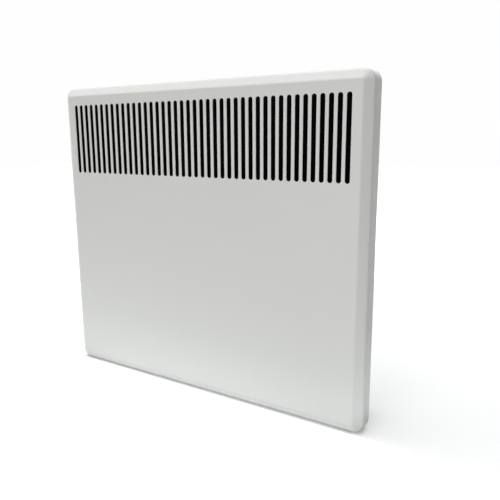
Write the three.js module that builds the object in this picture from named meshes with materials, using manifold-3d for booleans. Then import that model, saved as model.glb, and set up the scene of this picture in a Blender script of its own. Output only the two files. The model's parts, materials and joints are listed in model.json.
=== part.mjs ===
// Wall panel convector heater, standing on its lower edge.
// Millimetres, +Z up, the front faces -Y, the origin is the centre of the base.

import * as THREE from 'three';
import { mergeVertices } from 'three/addons/utils/BufferGeometryUtils.js';
import Module from 'manifold-3d';

const wasm = await Module();
wasm.setup();

// ---------------------------------------------------------------- driving dimensions

// Clearances
const seat = 0.1; // between flat faces that rest on each other
const fit = 0.3; // round a piece that sits in a hole
const turnGap = 0.5; // under a piece that turns

// Sheets
const coverSheet = 0.8;
const innerSheet = 0.6;
const bracketSheet = 1.2;
const foldRadius = 1; // inside radius of a plain fold

// Front cover: a pressing with a bevelled rim
const coverWidth = 460;
const coverHeight = 400;
const coverDepth = 25;
const coverCorner = 13;
const leastCorner = 0.5; // radius that the innermost corners of a pressing keep
const bevelWidth = 10.8;
const bevelDepth = 6.8;
const faceBend = 5.2;
const wallBend = 3.2;
const lipWidth = 11;
const lipBend = 0.6;

// Outlet grille
const slotWidth = 5.8;
const slotLength = 93.4;
const slotPitch = 10;
const grilleSideMargin = 22.1;
const grilleTopMargin = 23.3;

// Rear casing: a tray with a flange round its mouth
const casingDepth = 45;
const casingSideInset = 20;
const casingTopInset = 16;
const casingCorner = 6;
const casingBend = 0.5;
const flangeInset = 3;
const intakePitch = 15;
const intakeWidth = 6;
const intakeLength = 28;
const intakeMargin = 14;
const hookSlotPlay = 1; // at each side of a hook in its slot

// Air guide and heat shield
const standoff = 7;
const flangeHeight = 10;
const guideRise = 6; // from the partition's roof to the guide's lower edge
const guideRadius = 55;
const guideSideGap = 0.9;
const guideTopGap = 3.2;
const guideLip = 6;
const cheekDrop = 8;
const cheekSlope = 30;
const shieldBottom = 20;
const shieldEndGap = 12;

// Control compartment
const compartmentWidth = 50;
const roofGap = 10; // from the control housing's top to the partition's roof
const partitionFlange = 13;
const partitionFoot = 1; // from the flange's mouth up to the partition's lower edge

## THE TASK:
Copy the material above verbatim.

## CORRECT OUTPUT:
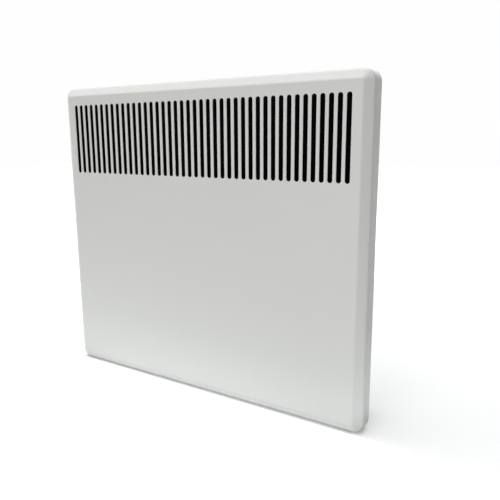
Write the three.js module that builds the object in this picture from named meshes with materials, using manifold-3d for booleans. Then import that model, saved as model.glb, and set up the scene of this picture in a Blender script of its own. Output only the two files. The model's parts, materials and joints are listed in model.json.
=== part.mjs ===
// Wall panel convector heater, standing on its lower edge.
// Millimetres, +Z up, the front faces -Y, the origin is the centre of the base.

import * as THREE from 'three';
import { mergeVertices } from 'three/addons/utils/BufferGeometryUtils.js';
import Module from 'manifold-3d';

const wasm = await Module();
wasm.setup();

// ---------------------------------------------------------------- driving dimensions

// Clearances
const seat = 0.1; // between flat faces that rest on each other
const fit = 0.3; // round a piece that sits in a hole
const turnGap = 0.5; // under a piece that turns

// Sheets
const coverSheet = 0.8;
const innerSheet = 0.6;
const bracketSheet = 1.2;
const foldRadius = 1; // inside radius of a plain fold

// Front cover: a pressing with a bevelled rim
const coverWidth = 460;
const coverHeight = 400;
const coverDepth = 25;
const coverCorner = 13;
const leastCorner = 0.5; // radius that the innermost corners of a pressing keep
const bevelWidth = 10.8;
const bevelDepth = 6.8;
const faceBend = 5.2;
const wallBend = 3.2;
const lipWidth = 11;
const lipBend = 0.6;

// Outlet grille
const slotWidth = 5.8;
const slotLength = 93.4;
const slotPitch = 10;
const grilleSideMargin = 22.1;
const grilleTopMargin = 23.3;

// Rear casing: a tray with a flange round its mouth
const casingDepth = 45;
const casingSideInset = 20;
const casingTopInset = 16;
const casingCorner = 6;
const casingBend = 0.5;
const flangeInset = 3;
const intakePitch = 15;
const intakeWidth = 6;
const intakeLength = 28;
const intakeMargin = 14;
const hookSlotPlay = 1; // at each side of a hook in its slot

// Air guide and heat shield
const standoff = 7;
const flangeHeight = 10;
const guideRise = 6; // from the partition's roof to the guide's lower edge
const guideRadius = 55;
const guideSideGap = 0.9;
const guideTopGap = 3.2;
const guideLip = 6;
const cheekDrop = 8;
const cheekSlope = 30;
const shieldBottom = 20;
const shieldEndGap = 12;

// Control compartment
const compartmentWidth = 50;
const roofGap = 10; // from the control housing's top to the partition's roof
const partitionFlange = 13;
const partitionFoot = 1; // from the flange's mouth up to the partition's lower edge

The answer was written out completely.